The majority population may be suspicious and contemptuous of the minority, but that does not suffice to bring about persecution and genocide. For that to happen, the government and other authorities must kindle the majority’s suspicion and hostility. As an evil and effective strategy, those in authority may describe themselves (and the majority population) as victims of the minority, while they describe the minority as perpetrators, or as illegitimate holders of privileges, money, land, and positions.

This model does not apply to the persecution of the Romani, however. “Anti-Gypsism is not the same as anti-Semitism”, says Gaunt. Anti-Gypsism is directed against a people which is considered pathetic, inferior, under-privileged. Even though this is the perception of the Romani people, they have nonetheless been persecuted, repressed and subjected to extermination campaigns — that is, to an extreme kind of collective punishment. One possible explanation for this type of persecution of minorities is that the surrounding society wishes to eliminate not only what it experiences as a threat but also what is considered shameful, and therefore unbearable.

When the preconditions are in place, one must also learn to kill the others, those who are threatening, shameful.

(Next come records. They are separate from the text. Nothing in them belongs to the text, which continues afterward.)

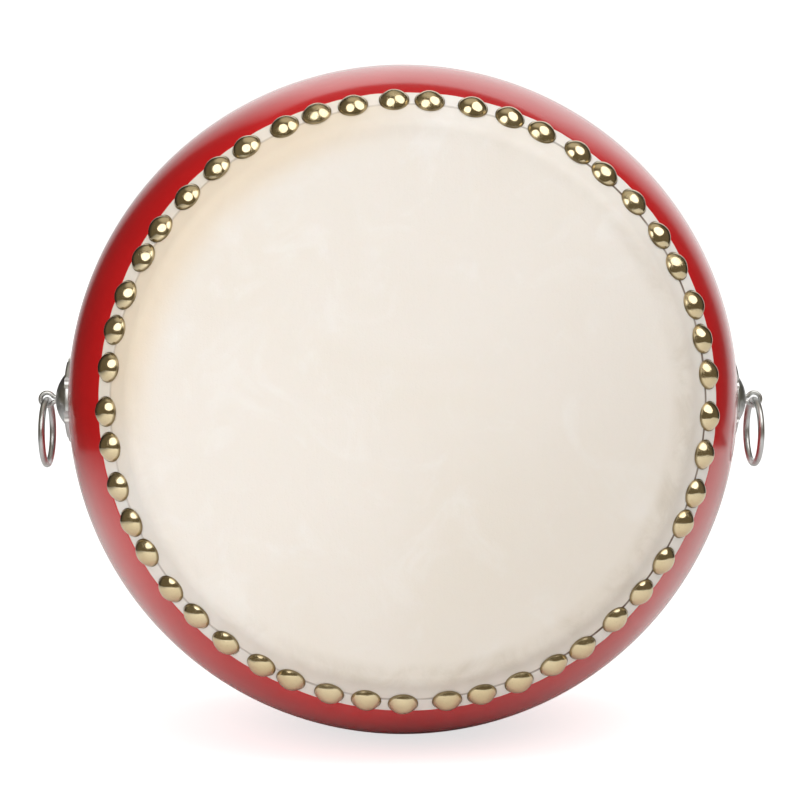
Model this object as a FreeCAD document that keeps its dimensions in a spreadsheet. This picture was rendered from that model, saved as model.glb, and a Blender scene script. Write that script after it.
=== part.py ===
import FreeCAD, Part
import math
import os

import Sketcher

# A barrel drum lying on its belly. The drum's axis runs along Y, the front head faces -Y, the two
# carrying rings hang at -X and +X, and the floor is Z = 0. Sizes are in millimetres and degrees. The
# drum's axis is high enough for the small flat under the belly to lie on the floor.

Vector = FreeCAD.Vector
Rotation = FreeCAD.Rotation
Placement = FreeCAD.Placement
OUTWARD = Vector(0, 0, 1)

SIZES = {
    # barrel of glued staves
    "belly_radius": 195.0,
    "height_over_heads": 260.0,
    "wall": 14.0,
    "staves_each_quarter": 5,
    "belly_bulge": 31.0,
    "land_width": 7.2,
    "rest_flat_depth": 1.0,
    "shoulder_angle": 42.0,
    "shoulder_bend_radius": 7.6,
    "bevel_length": 22.0,
    # hide heads
    "hide_thickness": 1.8,
    "bare_bevel": 2.7,
    # dome-headed tacks
    "tack_gap": 4.2,
    "tack_edge_distance": 6.9,
    "tack_first_turn": 4.8,
    "tack_dome_radius": 8.0,
    "tack_dome_height": 4.9,
    "tack_sheet": 0.8,
    "tack_shank_radius": 1.3,
    "tack_shank_length": 8.5,
    "tack_point_length": 3.0,
    "tack_turn_share": 0.29,
    "tack_row_jitter": 0.45,
    "tack_lean_jitter": 1.2,
    # backing plates of the carrying rings
    "plate_sheet": 1.2,
    "plate_dome_radius": 18.4,
    "plate_dome_height": 9.8,
    "plate_channel_width": 4.2,
    "plate_bead_width": 3.4,
    "plate_bead_height": 1.5,
    "plate_hole_clearance": 0.15,
    "plate_lobe_count": 8,
    "plate_notch_radius": 4.2,
    "plate_notch_depth": 2.3,
    # nails of the plates
    "nail_count": 4,
    "nail_head_radius": 1.9,
    "nail_head_height": 1.1,
    "nail_shank_radius": 0.8,
    "nail_shank_length": 9.5,
    "nail_point_length": 2.4,
    "nail_hole_clearance": 0.2,
    # split pins whose bent heads are the eyes of the rings
    "eye_neck_length": 0.2,
    "eye_slack": 0.65,
    "eye_wire_radius": 1.3,
    "eye_throat_radius": 2.5,
    "pin_leg_gap": 0.1,
    "pin_bend_radius": 2.6,
    "pin_clinch_length": 6.5,
    "pin_hole_clearance": 0.1,
    # washers under the clinched legs
    "washer_radius": 12.0,
    "washer_thickness": 1.5,
    "washer_seat_clearance": 0.05,
    # carrying rings
    "ring_mean_radius": 19.0,
    "ring_wire_radius": 1.95,
    "ring_running_gap": 0.3,
}

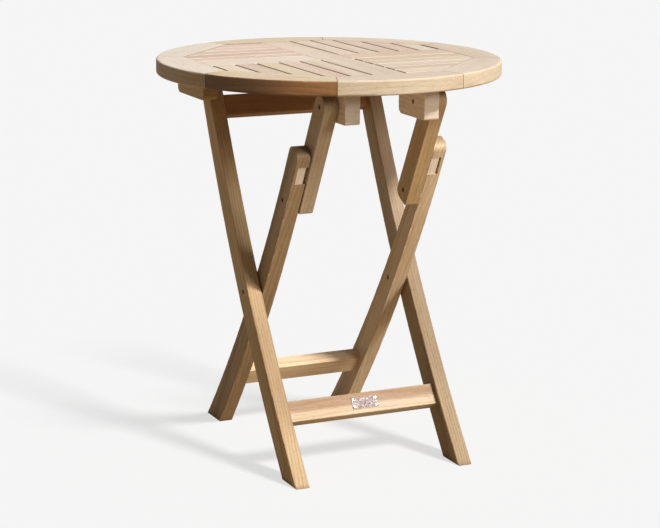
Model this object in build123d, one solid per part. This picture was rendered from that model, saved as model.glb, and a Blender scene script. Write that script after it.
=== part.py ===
from build123d import *
import os
from math import atan2, cos, degrees, hypot, pi, radians, sin, sqrt

# Folding round table: slatted top, outer leg frame A, inner leg frame B, two struts.
# Millimetres. +Z up, front is -Y, pivots run along X. Origin on the floor, under the
# middle of the top. Shown open, standing on its four feet.

# ---------------------------------------------------------------- driving dimensions
top_dia = 650.0
height = 750.0
top_t = 28.0            # thickness of the top
rim_r = 4.0             # rounding of the rim

ring_w = 72.5           # ring, from the rim to the flats of its inner octagon
slats_per_quarter = 5
slot = 5.0              # open slots between slats
board_w = 62.0          # centre board and cross boards
tongue_t = 8.0          # tongues on the slat ends
tongue_l = 9.0
groove_clear = 0.15
slat_r = 1.2

member_t = 28.0         # thickness of legs and struts, along X
block_t = 30.0          # thickness of the front and back blocks
frame_inset = 143.0     # outer face of the outer legs, in from the rim
gap_ab = 2.0            # between outer and inner legs
gap_in = 1.2            # between the other neighbours on a pivot
ease_r = 1.6            # rounding of the long edges

pivot_drop = 29.0       # pivots of the blocks below the underside of the top
back_pivot_in, front_pivot_in = 143.0, 102.5         # in from the rim, along Y
foot_a_in, foot_b_in = 96.0, 109.0                   # in from the rim, along Y
cross_y, cross_share = -12.5, 0.42                   # crossing; its share of the height
knee_back, knee_drop = 95.0, 182.0                   # knee behind and below the front pivot
leg_b_over = 114.0      # length of the inner leg beyond the knee
leg_a_foot_w, leg_a_mid_w, leg_a_top_w = 50.0, 47.0, 39.0
leg_b_foot_w, leg_b_mid_w, leg_b_top_w = 51.0, 44.0, 38.0
leg_b_corner_r = 14.0
strut_w = 43.0
strut_end = 22.0        # lower end of the strut, below the knee
strut_front_r, strut_back_r = 4.0, 16.0              # its front and back corners

block_h = 58.0
front_block_front, front_block_back = 45.0, 57.0     # lengths either side of the pivot
back_block_front, back_block_back = 77.0, 58.0
block_corner_r, front_corner_r = 12.0, 4.0           # lower corners; at the very front

rail_h, rail_t = 41.0, 26.0
rail_a_z, rail_b_z = 108.0, 113.0                    # bottom rails
rail_top_below = 51.0   # top rail below the back pivot
tenon_h, tenon_t, tenon_l = 28.0, 11.0, 18.0
pin_d, pin_l = 6.0, 30.0

stop_above = 67.0       # middle of the notch above the knee
notch_h, notch_wall = 38.0, 6.5
notch_back = -6.0       # floor of the notch, from the centreline to the front
stop_inset = 1.5        # stop block behind the inner face of the leg
stop_gap = 4.0          # open strip beside the stop block
stop_lug_h, stop_lug_in, stop_lug_front = 28.0, 10.0, 7.0
stop_clear = 0.3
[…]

Gaunt discusses his current research on the Holocaust that took place in the Baltic States — a subject on which relatively little research has been done.

“Most researchers are fixated on Auschwitz.”

The Holocaust started much earlier in the Baltic States than in Auschwitz, and it clearly shows genocide’s tendency to expand. Around midsummer 1941, Jewish men capable of bearing arms were shot, in August it was the women and the children’s turn to learn about death literally and palpably. Here, the Holocaust was far from being superior technologically. One shot one’s (Jewish) neighbor with firearms, face-to-face.

Persecution is never a remote possibility. It is, rather, a latent force, easily mobilized, and objects of persecution are exchangeable. As Michel Foucault points out: when the leprosy colonies disappeared, the insane became the “problem”.

Gaunt knows more about minorities and genocide than most; this does not mean that he finds it comprehensible.

“The history of genocide is so unnatural; one can understand that there are conflicts, religious and ethnic, but it is impossible to understand those collective punishments.”

The after-effects of genocide make themselves felt within the affected families and in society as a whole for generations to come.

“It is only after a few generations that one can bring it up, and protest against the assault. The one who is subjected to it cannot, the second generation must relate to the first generation’s suffering, it is in the third generation that it can happen.”